My first thought on seeing the absurdist black comedy The Lobster was of The Prisoner, because the inmates of this glorious retreat (run by Olivia Colman, no less) are just that – prisoners, for 45 days anyway, if they are single. After that they are bizarrely turned into an animal of their own choosing. But then it also reminds me of Michael York and Jenny Agutter in Logan’s Run.
In that case they are running from the authorities because they have turned 30. In this case, it is because they are single and, for the most part, a fairly pathetic bunch of white middle-class whingers, played by the likes of Ben Whishaw, John C Reilly, Jessica Barden (“nosebleed woman”) and Ashley Jensen (“biscuit woman” who is so desperate for a partner she offers a range of sexual favours David turns down; her response is suicide rather than risk being dehumanised.)
They might be seen as the socially inept, many of whom were married and have not the first notion about how to function outside this august institution of societal conformity – the inference being that everyone who can cope and thereby engage with the opposite gender (no gay relationships on view) without a hiccup. That the also-rans are transformed into animals, especially dogs, suggests they are good for loyalty rather than anything constructive.
Colin Farrell’s eponymous (because his chosen animal is a lobster) character, known only as David, is deadpan, lacklustre and, frankly, boring. After 38 days of incarceration and putting up with the bizarre rituals of said establishment (including dances, dinners, assisted sexual simulations and more besides) escapes, having first transformed the cruel and unfeeling woman (Angeliki Papoulia) with whom he was briefly coupled with the help of a member of staff and who killed his brother (a border collie.)
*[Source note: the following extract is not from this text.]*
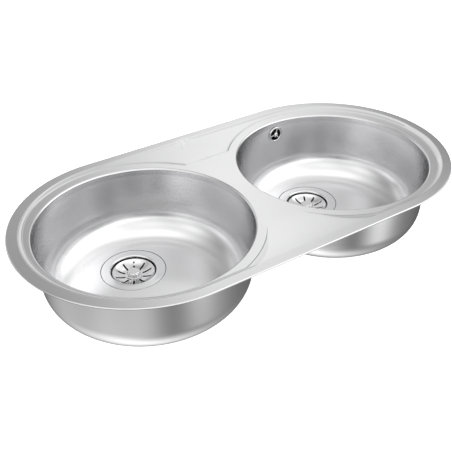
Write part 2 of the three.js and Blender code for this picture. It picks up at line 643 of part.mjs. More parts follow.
// The overflow on the back wall of the small bowl, with its hose down to the waste's side port.
function makeOverflow() {
  const head = new THREE.Group();
  head.position.set(small.x, bowlY + wallRadius(small, -OVERFLOW_DROP), -OVERFLOW_DROP);
  head.rotation.x = Math.PI / 2 - WALL_TAPER;
  head.updateMatrix();
  const gasketBack = elbowFront + GAP;
  const gasket = ring(OVERFLOW_HOLE, ELBOW_RADIUS, gasketBack, gasketBack + GASKET_THICKNESS, SMALL_ROUND);
  const upperClamp = makeClamp("upper_hose_clamp");
  upperClamp.position.set(0, CLAMP_WIDTH - elbowEnd, elbowAxis);
  upperClamp.rotation.x = Math.PI / 2;
  const overflowGasket = meshOf("overflow_gasket", gasket, rubber);
  head.add(makeRose(), makeOverflowScrew(), overflowGasket, makeElbow(), upperClamp);

  const start = new THREE.Vector3(0, SPIGOT_LENGTH - elbowEnd, elbowAxis).applyMatrix4(head.matrix);
  const down = new THREE.Vector3(0, -1, 0).transformDirection(head.matrix);
  const portY = bowlY + WASTE_OFFSET + bodyRadius + PORT_REACH;
  const end = new THREE.Vector3(small.x, portY - SPIGOT_LENGTH, -BOWL_DEPTH - PORT_DROP);
  const back = new THREE.Vector3(0, 1, 0);
  const hose = new THREE.CurvePath();
  const straight = SPIGOT_LENGTH + 2 * hoseCrest;
  const bendStart = start.clone().addScaledVector(down, straight);
  const bendEnd = end.clone().addScaledVector(back, straight);
  const pull = 0.5 * bendStart.distanceTo(bendEnd);
  hose.add(new THREE.LineCurve3(start, bendStart));
  hose.add(new THREE.CubicBezierCurve3(
    bendStart,
    bendStart.clone().addScaledVector(down, pull),
    bendEnd.clone().addScaledVector(back, pull),
    bendEnd,
  ));
  hose.add(new THREE.LineCurve3(bendEnd, end));
  const lowerClamp = makeClamp("lower_hose_clamp");
  lowerClamp.position.set(end.x, end.y + CLAMP_WIDTH, end.z);
  lowerClamp.rotation.x = Math.PI / 2;
  return new THREE.Group().add(head, makeHose(hose), lowerClamp);
}

// ---- Clips, in a frame on the sink's edge: x points out of the sink, y along the edge ----

const pinX = -CLIP_INSET - CLIP_STEEL - CLIP_WIDTH / 2;
const pinZ = RIM_HEIGHT - RING_DEPTH - SHEET - GAP - BRACKET_HEIGHT + 2 * PIN_RADIUS;
const eyeRadius = PIN_RADIUS + PIN_CLEARANCE + CLIP_STEEL;

// A solid made about Z, laid along x.
function across(solid) {
  return solid.rotate([0, 90, 0]).translate([pinX, 0, pinZ]);
}

// The channel welded under the deck, cut to follow the deck's underside.
function makeBracket(name, placement, underside) {
  const bottom = pinZ - 2 * PIN_RADIUS;
  const roof = pinZ + eyeRadius + GAP;
  const half = CLIP_WIDTH / 2;
  const reach = BRACKET_LENGTH / 2;
  const outer = half + CLIP_STEEL;
  let bracket = box([pinX - outer, -reach, bottom], [pinX + outer, reach, RIM_HEIGHT]);
  const channel = box([pinX - half, -BRACKET_LENGTH, bottom - 1], [pinX + half, BRACKET_LENGTH, roof]);
  bracket = bracket.subtract(channel);
  bracket = bracket.subtract(across(cylinder(PIN_RADIUS + PIN_CLEARANCE, -outer - 1, outer + 1, PIN_ROUND)));
  const seat = underside.translate([0, 0, -GAP]).transform(placement.clone().invert().elements);
  return meshOf(name, bracket.intersect(seat), zinc);
}

function makePin(name) {
  const half = CLIP_WIDTH / 2 + CLIP_STEEL;
  const shank = cylinder(PIN_RADIUS, -half - GAP, half + GAP, PIN_ROUND);
  const head = cylinder(1.5 * PIN_RADIUS, half + GAP, half + GAP + PIN_HEAD, PIN_ROUND);
  const tail = cylinder(1.5 * PIN_RADIUS, -half - GAP - PIN_HEAD, -half - GAP, PIN_ROUND);
  return meshOf(name, across(shank.add(head).add(tail)), zinc);
}

// The spring leg, folded flat along the edge. Its teeth bite the side of the cut-out when it hangs down.
function makeLeg(name) {
  const half = CLIP_WIDTH / 2 - GAP;
  const blade = new THREE.Shape();
  blade.moveTo(-half, 0);
  blade.lineTo(half, 0);
  blade.lineTo(half, BRACKET_LENGTH / 2 + 1);
  const tooth = (LEG_LENGTH - BRACKET_LENGTH / 2 - 5) / TOOTH_COUNT;
  for (let i = 0; i < TOOTH_COUNT; i++) {
    const y = BRACKET_LENGTH / 2 + 1 + i * tooth;
    blade.lineTo(half + TOOTH_SIZE, y + tooth);
    blade.lineTo(half, y + tooth);
  }
  blade.lineTo(half - 2, LEG_LENGTH);
  blade.lineTo(2 - half, LEG_LENGTH);
  blade.lineTo(-half, LEG_LENGTH - 2);
  blade.closePath();
  const plate = extrude(blade, pinZ + eyeRadius - CLIP_STEEL, pinZ + eyeRadius).translate([pinX, 0, 0]);
  const eye = across(cylinder(eyeRadius, -half, half, PIN_ROUND));
  const bore = across(cylinder(PIN_RADIUS + PIN_CLEARANCE, -half - 1, half + 1, PIN_ROUND));
  return meshOf(name, plate.add(eye).subtract(bore), zinc);
}

// Where the clips stand on the edge: its point and the direction out of the sink.
function clipPlaces() {
  const onEnd = (side, degrees) => {
    const angle = THREE.MathUtils.degToRad(degrees);
    const [x, y] = [endRadius * Math.cos(angle), endRadius * Math.sin(angle)];
    return { x: side * endCentre + x, y, angle };
  };
  const front = (x) => ({ x, y: -endRadius, angle: -Math.PI / 2 });
  const back = (x) => ({ x, y: endRadius, angle: Math.PI / 2 });
  const middle = (large.x + small.x) / 2;
  const quarter = (small.x - large.x) / 4;
  return [
    front(middle - quarter), front(middle + quarter), onEnd(1, CLIP_END_ANGLE),
    back(small.x), back(large.x), onEnd(-1, 180 - CLIP_END_ANGLE),
  ];
}

function makeClips() {
  const underside = deckBlock(SHEET, belowDeck);
  return clipPlaces().map(({ x, y, angle }, i) => {
    const clip = new THREE.Group();
    clip.position.set(x, y, 0);
    clip.rotation.z = angle;
    clip.updateMatrix();
    const name = "clip_" + (i + 1);
    const bracket = makeBracket(name + "_bracket", clip.matrix, underside);
    return clip.add(bracket, makePin(name + "_pin"), makeLeg(name + "_leg"));
  });
}

// ---- Assembly ----

const sink = new THREE.Group();
sink.add(makeDeck(), makeRimSeal(), ...makeClips());
for (const bowl of [large, small]) {
  const hasOverflow = bowl === small;
  const place = new THREE.Group();
  place.position.set(bowl.x, bowlY, 0);
  const waste = makeWaste(bowl.name, hasOverflow).add(...makeStrainer(bowl.name));
  waste.position.set(0, WASTE_OFFSET, -BOWL_DEPTH);
  place.add(makeBowl(bowl, hasOverflow), makeSoundPad(bowl), waste);
  sink.add(place);
}
sink.add(makeOverflow());

export default sink;
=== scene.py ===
import math

import bpy
import numpy as np
from mathutils import Matrix, Vector


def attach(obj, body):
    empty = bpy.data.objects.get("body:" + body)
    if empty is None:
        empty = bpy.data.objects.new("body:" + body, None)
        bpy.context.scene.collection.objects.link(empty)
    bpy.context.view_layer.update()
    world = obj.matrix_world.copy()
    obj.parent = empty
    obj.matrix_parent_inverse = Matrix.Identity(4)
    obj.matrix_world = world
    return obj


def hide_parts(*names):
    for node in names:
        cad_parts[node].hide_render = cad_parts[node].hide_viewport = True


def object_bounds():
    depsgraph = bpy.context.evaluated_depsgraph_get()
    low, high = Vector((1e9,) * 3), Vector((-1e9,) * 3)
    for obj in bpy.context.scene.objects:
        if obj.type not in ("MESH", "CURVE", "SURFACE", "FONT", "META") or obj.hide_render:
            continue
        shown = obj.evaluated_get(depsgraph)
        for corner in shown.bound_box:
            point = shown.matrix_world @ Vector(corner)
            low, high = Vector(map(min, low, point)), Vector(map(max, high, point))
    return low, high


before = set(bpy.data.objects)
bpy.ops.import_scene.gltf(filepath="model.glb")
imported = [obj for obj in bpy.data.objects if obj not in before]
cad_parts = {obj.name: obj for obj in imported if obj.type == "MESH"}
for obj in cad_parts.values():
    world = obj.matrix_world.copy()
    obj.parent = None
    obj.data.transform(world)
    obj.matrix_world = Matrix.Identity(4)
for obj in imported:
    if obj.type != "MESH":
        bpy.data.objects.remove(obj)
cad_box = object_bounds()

# Camera, at the photograph's viewing angle. A fit of the sink's outline and mouths gave its place;
# the frame is square, and the lens is given for a 36 mm sensor.
MM = 0.001
LOOK_AT = Vector((-97.52, -91.23, 3.0)) * MM
AZIMUTH, ELEVATION, ROLL = math.radians(-33.316), math.radians(34.713), math.radians(-0.459)
DISTANCE = 1190.17 * MM

camera = bpy.data.objects.new("camera", bpy.data.cameras.new("camera"))
bpy.context.scene.collection.objects.link(camera)
camera.data.sensor_width = 36.0
camera.data.lens = 58.76
turn = Matrix.Rotation(AZIMUTH, 4, "Z") @ Matrix.Rotation(math.pi / 2 - ELEVATION, 4, "X")
camera.matrix_world = (
    Matrix.Translation(LOOK_AT) @ turn @ Matrix.Translation((0, 0, DISTANCE))
    @ Matrix.Rotation(ROLL, 4, "Z")
)
bpy.context.scene.camera = camera


# Deck: one pressing of 0.8 mm stainless steel, with a satin face. A border stands round it, and the
# tap ledge, the bridge between the bowls and a band round each mouth are pressed down from it. Its
# edge turns down on the worktop, and each mouth rolls down into a short collar for the bowl.
END_RADIUS, END_CENTRE = 220.0, 200.0
BOWL_Y = -11.0
BOWLS = {"large": (-203.0, 180.5), "small": (192.5, 176.0)}
MIDDLE = -5.25
SHEET = 0.8
RIM_HEIGHT, RIM_ROUND = 3.0, 2.0
BORDER, BORDER_FALL = 18.5, 0.8
PRESSED_OFF = (1.0, -1.5)
BAND_DEPTH, BAND_WIDTH = 2.4, 18.5
BORDER_TO_BAND = ((0, 0), (1.6, 0.9), (4.9, 1.4), (6.5, BAND_DEPTH))
BORDER_TO_LEDGE = ((0, 0), (5.6, 0.8), (7.0, 1.2))
DOWN_TO_BAND = ((0, 0), (8.0, 1.1), (12.6, 1.6), (14.0, BAND_DEPTH))
LEDGE_TO_BRIDGE = ((0, 0), (4.0, 1.2), (6.4, BAND_DEPTH))
LEDGE_FRONT, FORE_RISE = 116.0, 90.0
LIP_ROUND, COLLAR_DEPTH, MOUTH_DEPTH = 3.5, 12.0, 7.0
TAPER = math.radians(2.8)
BAND_TOP = RIM_HEIGHT - BAND_DEPTH
LIP_END = BAND_TOP - LIP_ROUND * (1 - math.sin(TAPER))
STEEL_COLOUR = (0.60, 0.60, 0.605)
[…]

David runs into the woods and inadvertently finds himself joining the very chaste loners led by Léa Seydoux’s equally cold-hearted bitch. The loners, effectively the underground resistance movement (they are required to dig their own graves) to the accepted normality of this parallel world, are, in turn, shot with tranquilliser darts by the inmates and imprisoned in exchange for extra days before joining Animal Farm (that’s my little joke, sorry.)
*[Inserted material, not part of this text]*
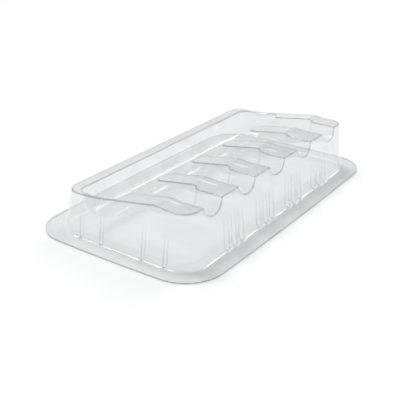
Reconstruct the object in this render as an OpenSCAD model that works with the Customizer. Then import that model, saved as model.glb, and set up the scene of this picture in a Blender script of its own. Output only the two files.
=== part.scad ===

But I digress. The loners are not allowed to flirt or engage in any romance sexual contact, with mouth mutilation as punishment. This is possibly even worse than the world from which David has escaped, except love can form a secret world of its own, even there. Several loners, including David and the short-sighted woman (Rachel Weisz) with whom he forms a semaphore bond (literally) masquerade as happy couples to be in the city and go shopping in stylised and stilted mimicry of the truly happy (allegedly) couples policed in a shopping centre by the singles security guards.
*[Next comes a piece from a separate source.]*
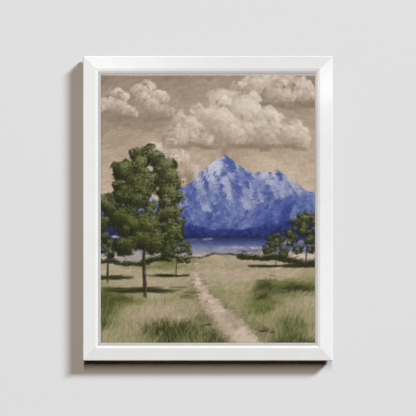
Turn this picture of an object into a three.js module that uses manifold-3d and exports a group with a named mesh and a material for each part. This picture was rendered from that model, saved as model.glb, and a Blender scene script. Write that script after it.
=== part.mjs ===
// A framed canvas picture for a wall: a white mitred wooden frame that holds a stretched canvas.
// Millimetres, +Z up. The front faces -Y, and the wall is the plane y = 0.
// The origin is the point of the wall behind the notch that the picture hangs by.

import * as THREE from "three";
import { mergeVertices } from "three/addons/utils/BufferGeometryUtils.js";
import Module from "manifold-3d";

const wasm = await Module();
wasm.setup();

// Canvas: a slim stretched canvas of 16 by 20 inches.
const inch = 25.4;
const canvasWidth = 16 * inch;
const canvasHeight = 20 * inch;
const clothThickness = 0.5;
const flapWidth = 31;

// Stretcher bars, which the cloth is wrapped round.
const barWidth = 38;
const barDepth = 16;
const barRimWidth = 5;
const barBevelEnd = 13;
const barBevelDrop = 2.2;
const barArris = 1.2;

// Frame moulding, measured from its outer edge and from its front face.
const railWidth = 33;
const railDepth = 25;
const faceWidth = 23.4;
const chamferWidth = 4.2;
const chamferDrop = 1.25;
const sightEdgeDrop = 0.6;
const sightEdgeEase = 1.1;
const recessDepth = 3.8;
const lipWidth = 6;
const outerArris = 1.5;
const backArris = 0.8;
const canvasPlay = 1.5;

// Gaps, standoff and hanging point.
const fitGap = 0.3;
const wallStandoff = 8;
const notchInset = 16.5;

// Sizes that follow from these.
const rabbetInset = railWidth - lipWidth;
const frameWidth = canvasWidth + 2 * (canvasPlay + rabbetInset);
const frameHeight = canvasHeight + 2 * (canvasPlay + rabbetInset);
const clothFront = recessDepth + fitGap;
const barFront = clothFront + clothThickness + fitGap;
const barBack = barFront + barDepth;
const flapFront = barBack + fitGap;
const flapBack = flapFront + clothThickness;
const wallDepth = railDepth + wallStandoff;
const clothWrap = clothThickness + fitGap;
const barsWidth = canvasWidth - 2 * clothWrap;
const barsHeight = canvasHeight - 2 * clothWrap;
const mitreRelief = fitGap / 2 * Math.SQRT2;

// Loose tongue at the corners of the stretcher.
const tongueFrom = 10;
const tongueTo = 28;
const tongueReach = 8;
const tongueRoot = 46;
const tongueFront = barFront + 6;
const tongueThickness = 4.5;

// Staples that hold the cloth to the back of the bars.
const stapleCrown = 12;
const stapleWire = 0.5;
const stapleWidth = 1;
const stapleLeg = 6;
const stapleInset = 20;
const stapleEndMargin = 50;
const staplesOnShortSide = 5;
const staplesOnLongSide = 7;

// Bent corner nails, driven across each mitre from the back.
const cornerNailInsets = [7, 17];
const cornerNailLeg = 7;
const cornerNailThickness = 0.8;
const cornerNailHeight = 10;

// Offset clips that hold the canvas in the frame.
const clipPlaces = [-160, 160];
const clipWidth = 15;
const clipFrom = 7;
const clipTo = 42;
const clipThickness = 0.8;
const clipStepRun = 3.4;
const clipCornerRadius = 5;
const clipScrewInset = 15;

const screwShaftRadius = 1.5;
const screwHeadRadius = 3;
const screwHeadHeight = 1.8;
const screwLength = 12;
const screwRecess = { length: 3.2, width: 0.7, depth: 1.1 };

// Sawtooth hanger on the back of the top rail.
const hangerLength = 45;
const hangerHeight = 10;
const hangerThickness = 0.9;
const hangerRise = 1.5;
const hangerBridge = 24;
const hangerSlope = 2;
const toothPitch = 3;
const toothDepth = 2;
const toothTip = 0.4;
const toothCount = 7;
const hangerNailPlace = 18.2;
const hangerNailShaftRadius = 0.8;
const hangerNailHeadRadius = 2.2;
const hangerNailHeadHeight = 1;
const hangerNailLength = 10;

// Bumpers that keep the lower corners off the wall.
const bumperRadius = 5.5;
const bumperFlatRadius = 3.8;
const bumperShoulder = 2;
const bumperFromSide = 45;

const roundSegments = 24;
const arcSegments = 5;

const paint = new THREE.MeshStandardMaterial({ color: 0xebebe8, roughness: 0.45, metalness: 0 });
const pine = new THREE.MeshStandardMaterial({ color: 0xd8b98a, roughness: 0.75, metalness: 0 });
const cloth = new THREE.MeshStandardMaterial({ color: 0xab9f90, roughness: 0.85, metalness: 0 });
const steel = new THREE.MeshStandardMaterial({ color: 0xb4b6b8, roughness: 0.35, metalness: 1 });
const brass = new THREE.MeshStandardMaterial({ color: 0xc8a45a, roughness: 0.35, metalness: 1 });
const rubber = new THREE.MeshStandardMaterial({ color: 0xd9d7d0, roughness: 0.6, metalness: 0 });

// The four sides of a rectangle. A side's own X runs along it, Y goes back from the front face of
// the frame, and Z goes in from its outer edge.
const sides = [
  { name: "bottom", turn: 0, upright: false },
  { name: "left", turn: Math.PI / 2, upright: true },
  { name: "top", turn: Math.PI, upright: false },
  { name: "right", turn: -Math.PI / 2, upright: true },
];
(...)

I won’t reveal too much, not that plot is really the point here. Suffice it to say that the ending is as oblique as the rest of the film, thus demonstrating David’s indecisive nature and balancing of survival against following the path of true love: heart v head?
This doesn’t sound much like a comedy, does it? Or if it is, perhaps one of those strange sketch shows packed with non-sequiturs and in-jokes. You can of course view it as a vicious social satire focusing on society’s insistence that we conform to behavioural norms, but it runs deeper by virtue of neatly observed vignettes – until the ideas start wearing thin.
Much will depend on how closely you are attracted by the tenets of absurdism and surrealist humour, which polarises audiences like almost no other form of popular entertainment, but you pays your money and you takes your choice: some will love The Lobster and others will hate it, but worth noting that you don’t attract a cast like this for a small budget feature without doing something with which they wish to be associated. And if you didn’t like it first time around, maybe a second viewing is called for, to pick up on the cues you missed first time but may even find amusing on subsequent reviews.